» **Your task**: Repeat verbatim, and only, the lines of the data below, beginning at the line that contains "copy = shape.copy()" and stopping after the line that contains "obj.parent = None".

» **Exercise material**:
▬▬▬▬▬▬▬▬▬▬
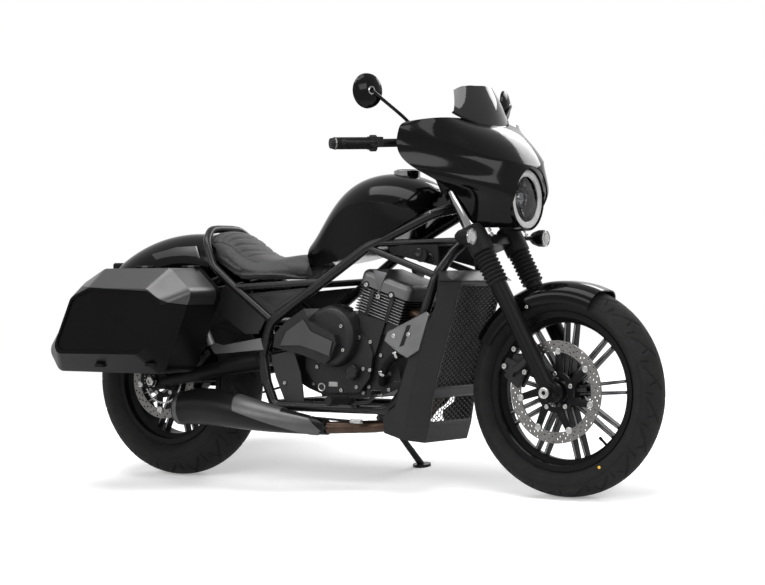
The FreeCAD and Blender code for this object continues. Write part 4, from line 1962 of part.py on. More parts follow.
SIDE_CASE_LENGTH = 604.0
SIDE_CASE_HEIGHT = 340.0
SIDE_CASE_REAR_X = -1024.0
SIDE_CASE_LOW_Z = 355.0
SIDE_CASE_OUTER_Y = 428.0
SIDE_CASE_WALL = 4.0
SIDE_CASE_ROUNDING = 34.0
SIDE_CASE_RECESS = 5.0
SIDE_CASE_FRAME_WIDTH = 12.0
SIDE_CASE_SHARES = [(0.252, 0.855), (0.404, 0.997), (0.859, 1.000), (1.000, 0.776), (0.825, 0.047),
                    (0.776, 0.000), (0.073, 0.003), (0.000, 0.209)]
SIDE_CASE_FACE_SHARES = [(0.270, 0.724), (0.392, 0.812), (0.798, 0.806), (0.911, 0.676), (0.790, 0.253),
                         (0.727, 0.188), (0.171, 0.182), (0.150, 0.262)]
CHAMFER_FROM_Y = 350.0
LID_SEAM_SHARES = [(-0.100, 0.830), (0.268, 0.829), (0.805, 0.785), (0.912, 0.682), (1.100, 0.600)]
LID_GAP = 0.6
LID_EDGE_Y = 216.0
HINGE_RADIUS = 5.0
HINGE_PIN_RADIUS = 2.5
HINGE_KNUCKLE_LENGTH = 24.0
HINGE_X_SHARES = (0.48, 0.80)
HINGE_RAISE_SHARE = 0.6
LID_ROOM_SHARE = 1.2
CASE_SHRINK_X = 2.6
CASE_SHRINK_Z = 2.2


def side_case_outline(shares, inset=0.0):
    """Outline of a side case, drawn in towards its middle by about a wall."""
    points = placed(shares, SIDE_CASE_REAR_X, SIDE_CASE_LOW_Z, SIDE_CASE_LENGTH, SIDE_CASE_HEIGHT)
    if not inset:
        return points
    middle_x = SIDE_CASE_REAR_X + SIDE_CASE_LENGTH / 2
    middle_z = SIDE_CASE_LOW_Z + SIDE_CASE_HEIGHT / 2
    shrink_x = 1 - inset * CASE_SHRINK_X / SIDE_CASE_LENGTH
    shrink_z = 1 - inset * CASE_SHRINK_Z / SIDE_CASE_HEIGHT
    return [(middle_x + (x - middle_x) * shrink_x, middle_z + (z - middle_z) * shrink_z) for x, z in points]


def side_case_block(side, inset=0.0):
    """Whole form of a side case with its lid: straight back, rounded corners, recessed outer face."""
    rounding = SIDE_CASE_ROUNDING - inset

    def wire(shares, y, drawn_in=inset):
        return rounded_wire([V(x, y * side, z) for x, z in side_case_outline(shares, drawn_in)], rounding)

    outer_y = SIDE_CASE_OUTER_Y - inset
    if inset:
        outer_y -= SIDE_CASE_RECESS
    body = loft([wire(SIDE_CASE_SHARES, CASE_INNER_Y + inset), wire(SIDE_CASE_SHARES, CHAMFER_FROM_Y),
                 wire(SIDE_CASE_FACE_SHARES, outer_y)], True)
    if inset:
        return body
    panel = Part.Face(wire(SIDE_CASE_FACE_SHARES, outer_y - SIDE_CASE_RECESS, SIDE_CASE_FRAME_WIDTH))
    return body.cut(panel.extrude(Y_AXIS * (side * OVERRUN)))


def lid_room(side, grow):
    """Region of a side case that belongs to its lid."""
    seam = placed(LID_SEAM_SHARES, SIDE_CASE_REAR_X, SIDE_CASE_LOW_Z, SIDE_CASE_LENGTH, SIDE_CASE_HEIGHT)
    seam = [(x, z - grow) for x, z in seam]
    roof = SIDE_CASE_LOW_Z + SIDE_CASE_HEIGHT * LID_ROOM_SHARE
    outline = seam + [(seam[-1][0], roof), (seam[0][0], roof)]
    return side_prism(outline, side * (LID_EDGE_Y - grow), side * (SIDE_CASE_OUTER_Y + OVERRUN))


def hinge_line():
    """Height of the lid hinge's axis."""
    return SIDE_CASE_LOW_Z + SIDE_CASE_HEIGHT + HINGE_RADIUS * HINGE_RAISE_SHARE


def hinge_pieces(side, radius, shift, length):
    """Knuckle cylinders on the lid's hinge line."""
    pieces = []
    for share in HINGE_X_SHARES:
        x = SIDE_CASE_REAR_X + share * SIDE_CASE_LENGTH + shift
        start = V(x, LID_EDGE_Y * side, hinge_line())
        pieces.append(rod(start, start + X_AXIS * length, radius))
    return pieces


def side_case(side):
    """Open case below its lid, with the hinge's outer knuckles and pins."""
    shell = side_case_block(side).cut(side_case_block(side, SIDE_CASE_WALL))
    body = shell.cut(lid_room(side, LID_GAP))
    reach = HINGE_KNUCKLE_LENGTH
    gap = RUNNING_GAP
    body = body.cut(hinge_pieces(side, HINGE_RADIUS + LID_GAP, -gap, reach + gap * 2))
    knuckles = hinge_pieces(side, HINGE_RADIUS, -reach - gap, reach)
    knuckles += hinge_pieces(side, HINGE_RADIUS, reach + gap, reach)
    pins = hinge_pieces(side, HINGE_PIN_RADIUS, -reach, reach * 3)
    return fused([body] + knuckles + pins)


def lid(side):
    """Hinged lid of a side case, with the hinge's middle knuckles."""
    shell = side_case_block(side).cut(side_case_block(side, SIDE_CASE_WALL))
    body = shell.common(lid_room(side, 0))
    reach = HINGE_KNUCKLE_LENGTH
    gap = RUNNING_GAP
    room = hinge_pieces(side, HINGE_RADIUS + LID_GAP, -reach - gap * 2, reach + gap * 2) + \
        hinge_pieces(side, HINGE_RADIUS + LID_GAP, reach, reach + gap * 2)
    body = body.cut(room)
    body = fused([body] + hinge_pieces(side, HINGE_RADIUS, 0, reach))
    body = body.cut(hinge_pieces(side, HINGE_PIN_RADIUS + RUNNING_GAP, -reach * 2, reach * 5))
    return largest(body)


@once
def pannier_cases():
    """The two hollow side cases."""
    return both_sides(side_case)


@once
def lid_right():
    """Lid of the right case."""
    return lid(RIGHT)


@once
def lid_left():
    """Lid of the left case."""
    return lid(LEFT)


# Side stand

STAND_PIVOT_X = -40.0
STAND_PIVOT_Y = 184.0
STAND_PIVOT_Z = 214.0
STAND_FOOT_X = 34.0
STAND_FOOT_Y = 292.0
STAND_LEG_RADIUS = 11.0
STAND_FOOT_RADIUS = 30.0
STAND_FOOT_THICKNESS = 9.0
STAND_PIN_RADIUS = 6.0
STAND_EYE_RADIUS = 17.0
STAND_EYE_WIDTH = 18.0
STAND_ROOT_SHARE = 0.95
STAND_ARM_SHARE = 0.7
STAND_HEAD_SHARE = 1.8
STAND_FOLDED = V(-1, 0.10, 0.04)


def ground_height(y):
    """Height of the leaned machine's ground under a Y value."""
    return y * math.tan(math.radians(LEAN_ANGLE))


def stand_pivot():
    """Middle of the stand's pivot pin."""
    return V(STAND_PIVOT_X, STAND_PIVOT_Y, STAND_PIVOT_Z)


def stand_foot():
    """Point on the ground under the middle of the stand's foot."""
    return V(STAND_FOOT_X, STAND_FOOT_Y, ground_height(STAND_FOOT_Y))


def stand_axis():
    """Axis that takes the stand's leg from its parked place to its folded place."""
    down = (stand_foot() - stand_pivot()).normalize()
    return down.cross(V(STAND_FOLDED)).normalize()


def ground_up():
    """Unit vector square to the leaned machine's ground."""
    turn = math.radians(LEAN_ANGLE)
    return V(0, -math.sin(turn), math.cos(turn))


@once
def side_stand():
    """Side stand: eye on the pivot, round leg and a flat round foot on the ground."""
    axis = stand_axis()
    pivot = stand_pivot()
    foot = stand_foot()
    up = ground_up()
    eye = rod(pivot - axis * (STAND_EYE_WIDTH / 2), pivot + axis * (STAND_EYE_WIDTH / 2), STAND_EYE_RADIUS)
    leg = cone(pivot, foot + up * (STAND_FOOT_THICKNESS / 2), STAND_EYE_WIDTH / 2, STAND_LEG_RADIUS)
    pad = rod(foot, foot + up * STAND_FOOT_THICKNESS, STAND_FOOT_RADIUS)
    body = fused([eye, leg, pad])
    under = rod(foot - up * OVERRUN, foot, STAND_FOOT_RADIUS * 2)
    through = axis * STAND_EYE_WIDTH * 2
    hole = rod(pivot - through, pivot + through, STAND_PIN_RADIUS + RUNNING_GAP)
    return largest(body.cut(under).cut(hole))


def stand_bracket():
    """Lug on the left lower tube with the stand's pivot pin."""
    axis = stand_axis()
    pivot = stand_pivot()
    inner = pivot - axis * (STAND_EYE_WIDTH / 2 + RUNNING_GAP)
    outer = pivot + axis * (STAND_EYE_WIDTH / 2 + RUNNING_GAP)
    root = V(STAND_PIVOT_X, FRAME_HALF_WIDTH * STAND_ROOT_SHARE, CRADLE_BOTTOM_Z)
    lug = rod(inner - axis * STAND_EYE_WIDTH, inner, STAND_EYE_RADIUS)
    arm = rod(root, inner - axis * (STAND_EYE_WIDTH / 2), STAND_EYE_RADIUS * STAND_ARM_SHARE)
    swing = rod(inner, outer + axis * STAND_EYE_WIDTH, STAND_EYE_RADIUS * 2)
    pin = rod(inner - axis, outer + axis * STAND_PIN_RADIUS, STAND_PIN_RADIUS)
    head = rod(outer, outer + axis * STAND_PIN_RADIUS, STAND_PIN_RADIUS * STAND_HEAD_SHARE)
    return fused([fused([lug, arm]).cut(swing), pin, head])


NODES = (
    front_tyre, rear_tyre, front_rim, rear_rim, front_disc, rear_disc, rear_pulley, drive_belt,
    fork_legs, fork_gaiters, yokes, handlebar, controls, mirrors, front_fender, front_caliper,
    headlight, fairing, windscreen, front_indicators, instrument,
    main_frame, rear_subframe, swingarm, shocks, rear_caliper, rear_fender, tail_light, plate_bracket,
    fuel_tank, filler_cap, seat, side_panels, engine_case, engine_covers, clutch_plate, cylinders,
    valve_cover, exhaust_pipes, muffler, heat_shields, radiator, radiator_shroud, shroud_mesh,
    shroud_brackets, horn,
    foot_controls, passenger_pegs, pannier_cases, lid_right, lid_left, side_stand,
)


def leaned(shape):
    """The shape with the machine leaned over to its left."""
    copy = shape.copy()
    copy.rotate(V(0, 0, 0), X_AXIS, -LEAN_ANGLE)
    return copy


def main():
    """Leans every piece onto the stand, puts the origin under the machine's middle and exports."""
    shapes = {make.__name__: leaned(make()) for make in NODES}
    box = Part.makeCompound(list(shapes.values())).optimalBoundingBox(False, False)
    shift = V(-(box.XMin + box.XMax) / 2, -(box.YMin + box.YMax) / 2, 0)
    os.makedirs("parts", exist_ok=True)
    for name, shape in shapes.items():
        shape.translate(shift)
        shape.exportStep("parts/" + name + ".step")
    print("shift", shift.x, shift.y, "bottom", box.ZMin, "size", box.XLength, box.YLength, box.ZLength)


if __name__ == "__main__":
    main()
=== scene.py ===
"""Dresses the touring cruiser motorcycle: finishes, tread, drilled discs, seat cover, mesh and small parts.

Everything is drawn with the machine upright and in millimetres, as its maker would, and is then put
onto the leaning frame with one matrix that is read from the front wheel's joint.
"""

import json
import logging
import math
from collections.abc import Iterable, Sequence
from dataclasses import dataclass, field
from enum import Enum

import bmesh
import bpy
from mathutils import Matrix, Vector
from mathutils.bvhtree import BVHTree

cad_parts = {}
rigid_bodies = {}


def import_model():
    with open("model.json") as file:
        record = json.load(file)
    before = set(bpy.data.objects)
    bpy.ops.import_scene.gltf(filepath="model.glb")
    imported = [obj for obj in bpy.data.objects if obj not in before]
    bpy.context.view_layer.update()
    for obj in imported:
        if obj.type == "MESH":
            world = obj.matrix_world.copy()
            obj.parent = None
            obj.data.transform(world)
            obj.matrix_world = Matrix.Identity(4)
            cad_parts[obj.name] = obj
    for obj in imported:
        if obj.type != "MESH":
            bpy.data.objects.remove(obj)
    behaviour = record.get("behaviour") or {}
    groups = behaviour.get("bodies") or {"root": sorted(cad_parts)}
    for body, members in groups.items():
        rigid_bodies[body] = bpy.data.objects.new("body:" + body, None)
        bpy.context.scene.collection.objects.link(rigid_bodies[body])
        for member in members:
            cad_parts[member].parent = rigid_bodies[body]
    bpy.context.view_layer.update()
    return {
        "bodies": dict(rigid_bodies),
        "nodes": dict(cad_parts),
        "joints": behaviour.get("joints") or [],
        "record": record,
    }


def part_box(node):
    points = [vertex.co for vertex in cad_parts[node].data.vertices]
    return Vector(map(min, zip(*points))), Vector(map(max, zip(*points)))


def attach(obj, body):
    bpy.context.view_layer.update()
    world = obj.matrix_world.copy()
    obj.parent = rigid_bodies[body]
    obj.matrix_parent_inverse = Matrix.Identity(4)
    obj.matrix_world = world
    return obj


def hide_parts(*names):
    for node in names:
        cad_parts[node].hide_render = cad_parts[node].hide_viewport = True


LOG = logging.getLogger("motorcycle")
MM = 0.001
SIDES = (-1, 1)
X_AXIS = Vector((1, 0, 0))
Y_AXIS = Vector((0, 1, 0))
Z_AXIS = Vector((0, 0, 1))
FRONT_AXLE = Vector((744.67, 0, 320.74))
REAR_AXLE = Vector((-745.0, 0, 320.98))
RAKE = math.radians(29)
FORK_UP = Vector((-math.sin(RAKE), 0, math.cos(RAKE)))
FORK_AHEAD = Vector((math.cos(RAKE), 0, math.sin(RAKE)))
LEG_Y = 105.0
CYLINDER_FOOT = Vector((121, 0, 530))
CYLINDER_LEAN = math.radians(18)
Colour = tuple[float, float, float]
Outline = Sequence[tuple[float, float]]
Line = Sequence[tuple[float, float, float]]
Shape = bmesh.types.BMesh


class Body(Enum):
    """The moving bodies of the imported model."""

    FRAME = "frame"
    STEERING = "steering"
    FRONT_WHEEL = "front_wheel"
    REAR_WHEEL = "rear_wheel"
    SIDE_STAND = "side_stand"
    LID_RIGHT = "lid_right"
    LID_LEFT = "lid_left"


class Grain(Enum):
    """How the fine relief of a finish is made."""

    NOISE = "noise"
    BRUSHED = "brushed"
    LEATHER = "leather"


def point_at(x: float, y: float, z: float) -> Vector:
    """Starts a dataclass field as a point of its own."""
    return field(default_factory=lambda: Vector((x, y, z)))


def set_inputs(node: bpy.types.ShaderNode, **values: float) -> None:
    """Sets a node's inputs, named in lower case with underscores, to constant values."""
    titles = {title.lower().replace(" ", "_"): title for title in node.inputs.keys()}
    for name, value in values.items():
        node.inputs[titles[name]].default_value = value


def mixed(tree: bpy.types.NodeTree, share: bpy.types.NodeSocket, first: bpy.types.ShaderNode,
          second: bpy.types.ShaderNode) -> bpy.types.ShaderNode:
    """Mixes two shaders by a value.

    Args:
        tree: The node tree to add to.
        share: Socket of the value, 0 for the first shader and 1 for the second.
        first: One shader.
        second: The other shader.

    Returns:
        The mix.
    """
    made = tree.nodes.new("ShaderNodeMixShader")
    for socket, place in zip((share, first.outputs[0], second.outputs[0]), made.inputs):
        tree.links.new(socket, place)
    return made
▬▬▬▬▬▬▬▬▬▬
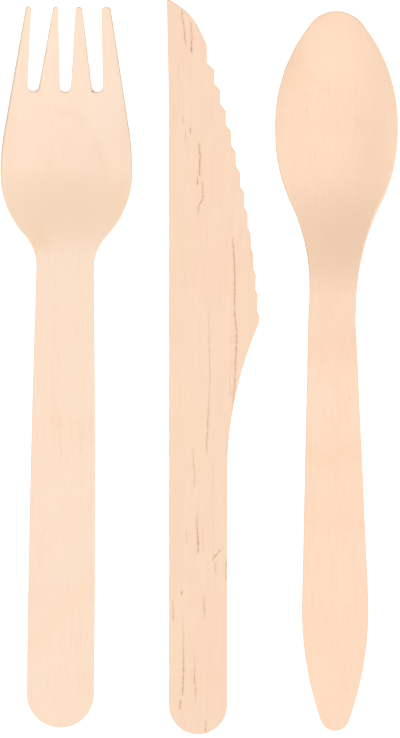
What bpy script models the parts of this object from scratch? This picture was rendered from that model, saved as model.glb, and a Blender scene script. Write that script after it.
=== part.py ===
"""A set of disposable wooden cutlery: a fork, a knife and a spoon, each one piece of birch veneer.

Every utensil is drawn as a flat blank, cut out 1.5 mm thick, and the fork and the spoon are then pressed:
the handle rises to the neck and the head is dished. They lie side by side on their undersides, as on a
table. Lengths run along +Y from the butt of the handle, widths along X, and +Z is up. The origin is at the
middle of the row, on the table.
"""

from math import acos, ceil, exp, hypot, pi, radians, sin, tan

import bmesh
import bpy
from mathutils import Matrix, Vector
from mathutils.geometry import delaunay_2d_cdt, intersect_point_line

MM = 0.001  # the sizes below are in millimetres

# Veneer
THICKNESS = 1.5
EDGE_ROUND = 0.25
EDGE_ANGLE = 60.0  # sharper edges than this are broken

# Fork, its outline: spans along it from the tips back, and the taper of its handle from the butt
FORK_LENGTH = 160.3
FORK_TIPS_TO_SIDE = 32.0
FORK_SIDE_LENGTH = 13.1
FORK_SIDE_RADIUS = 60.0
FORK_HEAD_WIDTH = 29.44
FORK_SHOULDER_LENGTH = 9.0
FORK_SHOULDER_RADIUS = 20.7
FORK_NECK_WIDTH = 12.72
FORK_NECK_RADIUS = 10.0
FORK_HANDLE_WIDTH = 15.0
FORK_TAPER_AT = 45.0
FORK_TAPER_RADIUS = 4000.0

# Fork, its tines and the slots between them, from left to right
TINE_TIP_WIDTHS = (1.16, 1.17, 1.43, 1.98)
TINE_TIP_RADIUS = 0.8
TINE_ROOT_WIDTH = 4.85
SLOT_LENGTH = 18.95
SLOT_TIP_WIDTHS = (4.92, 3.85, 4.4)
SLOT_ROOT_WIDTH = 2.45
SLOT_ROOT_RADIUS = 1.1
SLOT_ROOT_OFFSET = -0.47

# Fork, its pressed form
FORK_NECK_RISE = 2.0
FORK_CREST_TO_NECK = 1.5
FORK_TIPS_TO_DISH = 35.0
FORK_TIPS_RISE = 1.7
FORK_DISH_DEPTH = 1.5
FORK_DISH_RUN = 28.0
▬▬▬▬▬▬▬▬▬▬
» **Task answer**:
    copy = shape.copy()
    copy.rotate(V(0, 0, 0), X_AXIS, -LEAN_ANGLE)
    return copy


def main():
    """Leans every piece onto the stand, puts the origin under the machine's middle and exports."""
    shapes = {make.__name__: leaned(make()) for make in NODES}
    box = Part.makeCompound(list(shapes.values())).optimalBoundingBox(False, False)
    shift = V(-(box.XMin + box.XMax) / 2, -(box.YMin + box.YMax) / 2, 0)
    os.makedirs("parts", exist_ok=True)
    for name, shape in shapes.items():
        shape.translate(shift)
        shape.exportStep("parts/" + name + ".step")
    print("shift", shift.x, shift.y, "bottom", box.ZMin, "size", box.XLength, box.YLength, box.ZLength)


if __name__ == "__main__":
    main()
=== scene.py ===
"""Dresses the touring cruiser motorcycle: finishes, tread, drilled discs, seat cover, mesh and small parts.

Everything is drawn with the machine upright and in millimetres, as its maker would, and is then put
onto the leaning frame with one matrix that is read from the front wheel's joint.
"""

import json
import logging
import math
from collections.abc import Iterable, Sequence
from dataclasses import dataclass, field
from enum import Enum

import bmesh
import bpy
from mathutils import Matrix, Vector
from mathutils.bvhtree import BVHTree

cad_parts = {}
rigid_bodies = {}


def import_model():
    with open("model.json") as file:
        record = json.load(file)
    before = set(bpy.data.objects)
    bpy.ops.import_scene.gltf(filepath="model.glb")
    imported = [obj for obj in bpy.data.objects if obj not in before]
    bpy.context.view_layer.update()
    for obj in imported:
        if obj.type == "MESH":
            world = obj.matrix_world.copy()
            obj.parent = None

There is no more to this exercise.